• Task statement: Gather every line holding the string "Identity".

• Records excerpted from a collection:

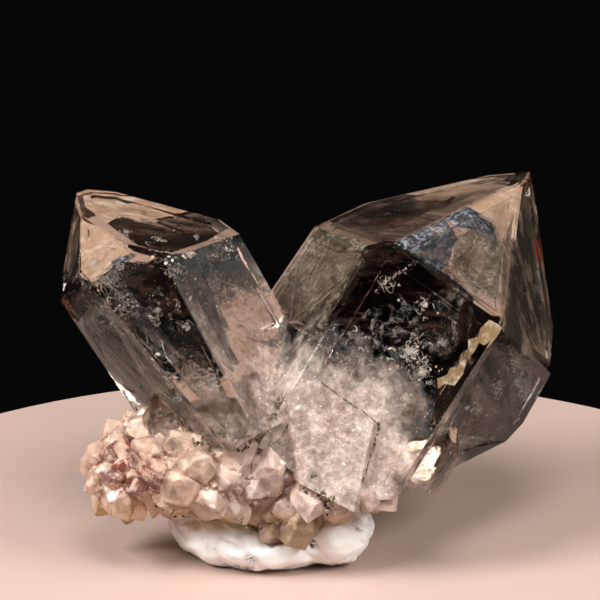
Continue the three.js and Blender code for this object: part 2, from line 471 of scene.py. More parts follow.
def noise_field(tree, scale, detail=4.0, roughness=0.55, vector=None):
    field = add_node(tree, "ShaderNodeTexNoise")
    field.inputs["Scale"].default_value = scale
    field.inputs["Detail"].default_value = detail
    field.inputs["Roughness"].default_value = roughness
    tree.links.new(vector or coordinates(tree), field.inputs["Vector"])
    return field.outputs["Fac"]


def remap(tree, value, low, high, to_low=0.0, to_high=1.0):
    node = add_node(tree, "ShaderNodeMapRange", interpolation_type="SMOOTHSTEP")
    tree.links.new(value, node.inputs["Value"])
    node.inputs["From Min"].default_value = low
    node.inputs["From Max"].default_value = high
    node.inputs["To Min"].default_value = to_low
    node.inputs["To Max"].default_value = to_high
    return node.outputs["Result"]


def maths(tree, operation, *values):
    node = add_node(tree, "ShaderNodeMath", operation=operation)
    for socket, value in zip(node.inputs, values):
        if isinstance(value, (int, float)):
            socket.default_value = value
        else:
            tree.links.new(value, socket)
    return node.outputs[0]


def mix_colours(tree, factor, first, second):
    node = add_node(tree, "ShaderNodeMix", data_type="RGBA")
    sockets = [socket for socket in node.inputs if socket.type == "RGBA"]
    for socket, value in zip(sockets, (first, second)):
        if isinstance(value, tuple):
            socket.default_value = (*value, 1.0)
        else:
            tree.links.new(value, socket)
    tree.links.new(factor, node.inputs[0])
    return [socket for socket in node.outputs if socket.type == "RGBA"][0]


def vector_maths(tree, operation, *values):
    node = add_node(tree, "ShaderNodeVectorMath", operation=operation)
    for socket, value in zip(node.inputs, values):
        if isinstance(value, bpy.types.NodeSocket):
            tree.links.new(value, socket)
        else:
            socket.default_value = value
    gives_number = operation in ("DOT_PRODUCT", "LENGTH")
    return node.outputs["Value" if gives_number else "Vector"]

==

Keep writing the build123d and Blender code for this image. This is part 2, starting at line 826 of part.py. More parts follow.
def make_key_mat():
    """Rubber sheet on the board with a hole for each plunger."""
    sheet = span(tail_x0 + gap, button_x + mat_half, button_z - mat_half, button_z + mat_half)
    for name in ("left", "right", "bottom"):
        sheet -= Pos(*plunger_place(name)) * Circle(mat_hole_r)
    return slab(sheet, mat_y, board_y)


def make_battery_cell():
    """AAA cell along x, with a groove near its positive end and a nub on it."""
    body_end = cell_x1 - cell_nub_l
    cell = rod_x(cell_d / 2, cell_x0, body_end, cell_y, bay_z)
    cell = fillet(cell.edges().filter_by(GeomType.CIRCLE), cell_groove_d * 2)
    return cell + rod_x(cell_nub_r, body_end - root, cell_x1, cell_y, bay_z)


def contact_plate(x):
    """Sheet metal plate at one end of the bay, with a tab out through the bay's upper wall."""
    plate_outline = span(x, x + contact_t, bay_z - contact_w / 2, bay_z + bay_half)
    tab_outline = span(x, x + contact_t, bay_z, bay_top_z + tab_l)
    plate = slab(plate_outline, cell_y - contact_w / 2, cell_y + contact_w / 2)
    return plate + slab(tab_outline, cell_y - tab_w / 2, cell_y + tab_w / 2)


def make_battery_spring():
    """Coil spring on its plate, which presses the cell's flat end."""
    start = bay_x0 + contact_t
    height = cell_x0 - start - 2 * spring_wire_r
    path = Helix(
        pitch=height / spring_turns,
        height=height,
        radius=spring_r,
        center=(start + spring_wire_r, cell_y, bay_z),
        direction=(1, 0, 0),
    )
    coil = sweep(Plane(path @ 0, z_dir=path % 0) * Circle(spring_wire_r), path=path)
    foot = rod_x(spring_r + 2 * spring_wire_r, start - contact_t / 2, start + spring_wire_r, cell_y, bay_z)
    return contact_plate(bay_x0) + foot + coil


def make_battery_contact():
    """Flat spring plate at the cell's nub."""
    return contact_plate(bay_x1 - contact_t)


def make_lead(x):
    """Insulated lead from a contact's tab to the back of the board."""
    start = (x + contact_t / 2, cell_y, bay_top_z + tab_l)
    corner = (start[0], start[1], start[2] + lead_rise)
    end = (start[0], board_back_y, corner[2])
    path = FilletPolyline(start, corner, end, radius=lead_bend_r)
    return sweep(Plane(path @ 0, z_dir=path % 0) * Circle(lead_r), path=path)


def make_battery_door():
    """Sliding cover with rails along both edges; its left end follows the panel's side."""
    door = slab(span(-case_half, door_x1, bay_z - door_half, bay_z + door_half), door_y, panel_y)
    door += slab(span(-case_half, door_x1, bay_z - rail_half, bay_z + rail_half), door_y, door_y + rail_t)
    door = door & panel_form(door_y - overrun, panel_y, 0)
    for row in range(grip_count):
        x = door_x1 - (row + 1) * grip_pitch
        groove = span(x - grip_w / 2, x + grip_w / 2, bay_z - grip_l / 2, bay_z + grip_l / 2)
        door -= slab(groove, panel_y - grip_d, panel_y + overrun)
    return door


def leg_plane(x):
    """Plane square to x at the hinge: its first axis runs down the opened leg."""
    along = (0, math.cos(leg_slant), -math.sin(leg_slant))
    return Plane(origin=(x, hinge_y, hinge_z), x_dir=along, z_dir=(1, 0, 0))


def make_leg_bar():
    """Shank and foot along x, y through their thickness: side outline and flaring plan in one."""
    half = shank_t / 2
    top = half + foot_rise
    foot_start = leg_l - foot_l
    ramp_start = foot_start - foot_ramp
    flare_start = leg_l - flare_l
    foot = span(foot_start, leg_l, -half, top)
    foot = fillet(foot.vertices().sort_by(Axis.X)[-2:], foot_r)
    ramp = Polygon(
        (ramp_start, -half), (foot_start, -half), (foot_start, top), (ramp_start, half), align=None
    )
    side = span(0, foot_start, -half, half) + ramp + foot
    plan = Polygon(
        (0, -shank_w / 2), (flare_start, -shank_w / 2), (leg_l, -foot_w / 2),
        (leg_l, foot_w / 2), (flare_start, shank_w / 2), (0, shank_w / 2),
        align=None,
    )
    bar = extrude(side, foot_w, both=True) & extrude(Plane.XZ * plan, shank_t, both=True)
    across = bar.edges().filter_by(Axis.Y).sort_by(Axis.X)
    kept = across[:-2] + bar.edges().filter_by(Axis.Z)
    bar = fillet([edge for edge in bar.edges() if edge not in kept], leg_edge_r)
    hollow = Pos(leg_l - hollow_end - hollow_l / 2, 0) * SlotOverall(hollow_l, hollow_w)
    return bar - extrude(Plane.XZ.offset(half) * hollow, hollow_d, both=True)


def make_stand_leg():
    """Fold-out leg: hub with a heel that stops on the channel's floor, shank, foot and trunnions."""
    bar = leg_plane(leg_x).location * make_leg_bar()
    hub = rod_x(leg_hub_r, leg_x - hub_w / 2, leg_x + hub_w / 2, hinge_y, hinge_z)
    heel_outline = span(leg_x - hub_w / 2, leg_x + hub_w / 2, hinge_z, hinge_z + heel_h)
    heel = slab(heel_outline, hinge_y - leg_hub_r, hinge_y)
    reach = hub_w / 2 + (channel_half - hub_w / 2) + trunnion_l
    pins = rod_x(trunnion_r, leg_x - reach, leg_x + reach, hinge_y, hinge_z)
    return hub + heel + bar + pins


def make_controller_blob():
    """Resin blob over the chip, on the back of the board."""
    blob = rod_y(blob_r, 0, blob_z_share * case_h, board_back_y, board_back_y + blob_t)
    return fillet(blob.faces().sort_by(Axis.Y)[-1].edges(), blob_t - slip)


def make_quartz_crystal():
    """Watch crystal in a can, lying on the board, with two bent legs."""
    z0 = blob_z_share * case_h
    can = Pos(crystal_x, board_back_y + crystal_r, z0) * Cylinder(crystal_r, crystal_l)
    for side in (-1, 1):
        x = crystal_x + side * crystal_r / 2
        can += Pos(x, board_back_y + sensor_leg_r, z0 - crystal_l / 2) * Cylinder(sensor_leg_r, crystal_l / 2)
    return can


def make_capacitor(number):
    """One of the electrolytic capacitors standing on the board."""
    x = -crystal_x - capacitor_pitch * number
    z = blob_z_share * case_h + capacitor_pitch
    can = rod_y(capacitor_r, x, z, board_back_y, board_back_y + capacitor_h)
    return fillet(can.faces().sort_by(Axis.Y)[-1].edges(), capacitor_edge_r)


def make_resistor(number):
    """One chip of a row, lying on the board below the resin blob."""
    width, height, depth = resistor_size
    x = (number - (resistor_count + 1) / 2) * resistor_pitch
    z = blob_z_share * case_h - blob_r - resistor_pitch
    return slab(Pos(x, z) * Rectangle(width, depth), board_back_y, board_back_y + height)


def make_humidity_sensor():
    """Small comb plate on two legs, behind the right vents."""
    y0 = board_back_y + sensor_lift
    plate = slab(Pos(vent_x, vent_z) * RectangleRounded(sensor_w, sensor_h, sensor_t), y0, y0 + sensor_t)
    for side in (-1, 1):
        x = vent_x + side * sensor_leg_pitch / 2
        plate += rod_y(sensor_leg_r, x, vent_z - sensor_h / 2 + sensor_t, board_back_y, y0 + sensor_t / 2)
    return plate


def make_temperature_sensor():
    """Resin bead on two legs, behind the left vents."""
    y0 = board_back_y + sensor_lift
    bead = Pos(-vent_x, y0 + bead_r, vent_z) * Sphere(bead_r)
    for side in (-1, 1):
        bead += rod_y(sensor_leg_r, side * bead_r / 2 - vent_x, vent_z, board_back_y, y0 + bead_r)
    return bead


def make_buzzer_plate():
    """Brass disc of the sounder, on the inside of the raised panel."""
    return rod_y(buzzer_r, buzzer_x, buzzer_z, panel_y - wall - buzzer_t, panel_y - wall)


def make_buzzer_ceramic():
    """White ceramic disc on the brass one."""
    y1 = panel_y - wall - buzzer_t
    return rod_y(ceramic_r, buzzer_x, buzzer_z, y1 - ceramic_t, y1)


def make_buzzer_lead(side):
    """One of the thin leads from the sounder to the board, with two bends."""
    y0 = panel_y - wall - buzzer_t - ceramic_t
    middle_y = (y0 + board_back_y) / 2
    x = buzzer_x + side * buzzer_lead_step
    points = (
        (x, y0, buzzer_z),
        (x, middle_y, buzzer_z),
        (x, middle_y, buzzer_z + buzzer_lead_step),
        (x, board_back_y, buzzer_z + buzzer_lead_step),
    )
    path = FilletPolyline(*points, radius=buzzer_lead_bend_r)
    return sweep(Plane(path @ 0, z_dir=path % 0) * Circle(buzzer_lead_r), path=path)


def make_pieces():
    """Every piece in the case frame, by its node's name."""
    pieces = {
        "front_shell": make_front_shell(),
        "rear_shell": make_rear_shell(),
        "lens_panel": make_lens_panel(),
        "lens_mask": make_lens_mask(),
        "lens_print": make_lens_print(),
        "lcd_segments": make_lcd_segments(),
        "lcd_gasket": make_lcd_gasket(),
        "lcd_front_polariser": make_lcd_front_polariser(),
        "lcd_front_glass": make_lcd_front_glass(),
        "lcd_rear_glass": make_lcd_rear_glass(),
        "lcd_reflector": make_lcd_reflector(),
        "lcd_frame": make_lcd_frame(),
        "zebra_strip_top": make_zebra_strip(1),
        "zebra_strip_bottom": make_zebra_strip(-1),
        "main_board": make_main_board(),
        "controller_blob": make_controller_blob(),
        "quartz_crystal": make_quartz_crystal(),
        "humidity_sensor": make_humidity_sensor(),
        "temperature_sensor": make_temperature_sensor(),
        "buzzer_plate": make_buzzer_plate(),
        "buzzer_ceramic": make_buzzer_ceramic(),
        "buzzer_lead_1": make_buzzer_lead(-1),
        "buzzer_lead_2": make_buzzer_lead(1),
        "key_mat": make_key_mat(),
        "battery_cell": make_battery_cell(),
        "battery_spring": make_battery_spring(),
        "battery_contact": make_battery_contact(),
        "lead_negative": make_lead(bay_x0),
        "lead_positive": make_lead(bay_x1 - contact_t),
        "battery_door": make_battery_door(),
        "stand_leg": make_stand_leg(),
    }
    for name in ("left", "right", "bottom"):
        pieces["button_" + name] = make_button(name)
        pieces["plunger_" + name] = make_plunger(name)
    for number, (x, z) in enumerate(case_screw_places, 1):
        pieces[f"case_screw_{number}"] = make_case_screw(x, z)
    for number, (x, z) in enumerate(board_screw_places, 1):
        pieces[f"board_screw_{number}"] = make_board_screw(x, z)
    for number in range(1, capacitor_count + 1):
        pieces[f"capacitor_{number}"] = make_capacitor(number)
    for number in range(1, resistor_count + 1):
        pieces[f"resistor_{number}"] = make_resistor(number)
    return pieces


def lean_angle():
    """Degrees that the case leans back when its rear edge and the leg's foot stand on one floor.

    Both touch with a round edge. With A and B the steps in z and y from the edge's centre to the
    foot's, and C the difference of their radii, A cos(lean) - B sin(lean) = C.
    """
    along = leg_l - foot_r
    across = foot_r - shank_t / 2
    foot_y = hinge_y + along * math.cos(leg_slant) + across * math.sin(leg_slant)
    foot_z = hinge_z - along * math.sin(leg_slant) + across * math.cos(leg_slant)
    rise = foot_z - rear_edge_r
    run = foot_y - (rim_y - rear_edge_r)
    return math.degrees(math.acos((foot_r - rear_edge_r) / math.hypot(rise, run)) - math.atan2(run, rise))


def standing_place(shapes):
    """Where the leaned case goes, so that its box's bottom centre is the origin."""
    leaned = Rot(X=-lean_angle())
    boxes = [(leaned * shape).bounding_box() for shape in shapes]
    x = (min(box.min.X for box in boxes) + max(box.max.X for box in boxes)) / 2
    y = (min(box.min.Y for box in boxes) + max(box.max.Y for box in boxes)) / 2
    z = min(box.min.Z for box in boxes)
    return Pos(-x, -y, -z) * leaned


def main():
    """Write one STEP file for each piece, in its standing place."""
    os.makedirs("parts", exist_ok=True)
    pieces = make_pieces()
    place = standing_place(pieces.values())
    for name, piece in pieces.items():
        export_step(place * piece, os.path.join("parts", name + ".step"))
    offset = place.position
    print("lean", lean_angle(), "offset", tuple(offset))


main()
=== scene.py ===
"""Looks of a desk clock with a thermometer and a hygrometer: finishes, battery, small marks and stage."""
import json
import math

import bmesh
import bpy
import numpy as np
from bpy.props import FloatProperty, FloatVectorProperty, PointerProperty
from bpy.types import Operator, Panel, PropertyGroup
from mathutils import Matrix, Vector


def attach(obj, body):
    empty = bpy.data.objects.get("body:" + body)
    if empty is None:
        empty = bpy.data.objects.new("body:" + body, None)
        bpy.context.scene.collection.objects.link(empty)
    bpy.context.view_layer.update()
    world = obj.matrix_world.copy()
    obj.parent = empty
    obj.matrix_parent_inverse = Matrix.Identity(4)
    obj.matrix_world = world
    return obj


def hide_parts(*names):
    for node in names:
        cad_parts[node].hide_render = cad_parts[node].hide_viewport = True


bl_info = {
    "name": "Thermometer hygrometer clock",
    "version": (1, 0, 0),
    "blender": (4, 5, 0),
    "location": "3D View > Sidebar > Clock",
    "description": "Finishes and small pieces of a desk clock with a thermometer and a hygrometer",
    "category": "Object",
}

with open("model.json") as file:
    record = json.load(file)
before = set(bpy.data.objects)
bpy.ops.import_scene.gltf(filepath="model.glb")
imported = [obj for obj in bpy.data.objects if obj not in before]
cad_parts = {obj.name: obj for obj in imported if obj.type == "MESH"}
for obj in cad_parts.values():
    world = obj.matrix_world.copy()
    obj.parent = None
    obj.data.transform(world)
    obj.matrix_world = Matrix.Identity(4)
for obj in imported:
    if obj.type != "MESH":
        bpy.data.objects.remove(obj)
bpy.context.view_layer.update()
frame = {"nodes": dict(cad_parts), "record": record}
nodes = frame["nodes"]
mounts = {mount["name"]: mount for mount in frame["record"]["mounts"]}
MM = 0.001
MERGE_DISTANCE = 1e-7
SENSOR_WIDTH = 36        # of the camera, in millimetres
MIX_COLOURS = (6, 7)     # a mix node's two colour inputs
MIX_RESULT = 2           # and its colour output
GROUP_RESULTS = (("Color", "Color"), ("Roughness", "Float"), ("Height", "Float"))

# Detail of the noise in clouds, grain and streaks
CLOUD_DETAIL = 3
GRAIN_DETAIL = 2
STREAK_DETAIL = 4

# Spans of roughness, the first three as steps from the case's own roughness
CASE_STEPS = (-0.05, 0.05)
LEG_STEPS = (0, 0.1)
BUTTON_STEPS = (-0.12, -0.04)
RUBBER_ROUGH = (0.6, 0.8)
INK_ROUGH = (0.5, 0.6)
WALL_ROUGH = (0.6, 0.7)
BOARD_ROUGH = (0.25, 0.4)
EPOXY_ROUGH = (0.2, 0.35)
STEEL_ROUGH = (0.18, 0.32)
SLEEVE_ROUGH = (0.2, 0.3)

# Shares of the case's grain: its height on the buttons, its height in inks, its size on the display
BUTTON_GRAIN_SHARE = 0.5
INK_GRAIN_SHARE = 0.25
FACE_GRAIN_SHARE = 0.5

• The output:
    obj.matrix_parent_inverse = Matrix.Identity(4)
    obj.matrix_world = Matrix.Identity(4)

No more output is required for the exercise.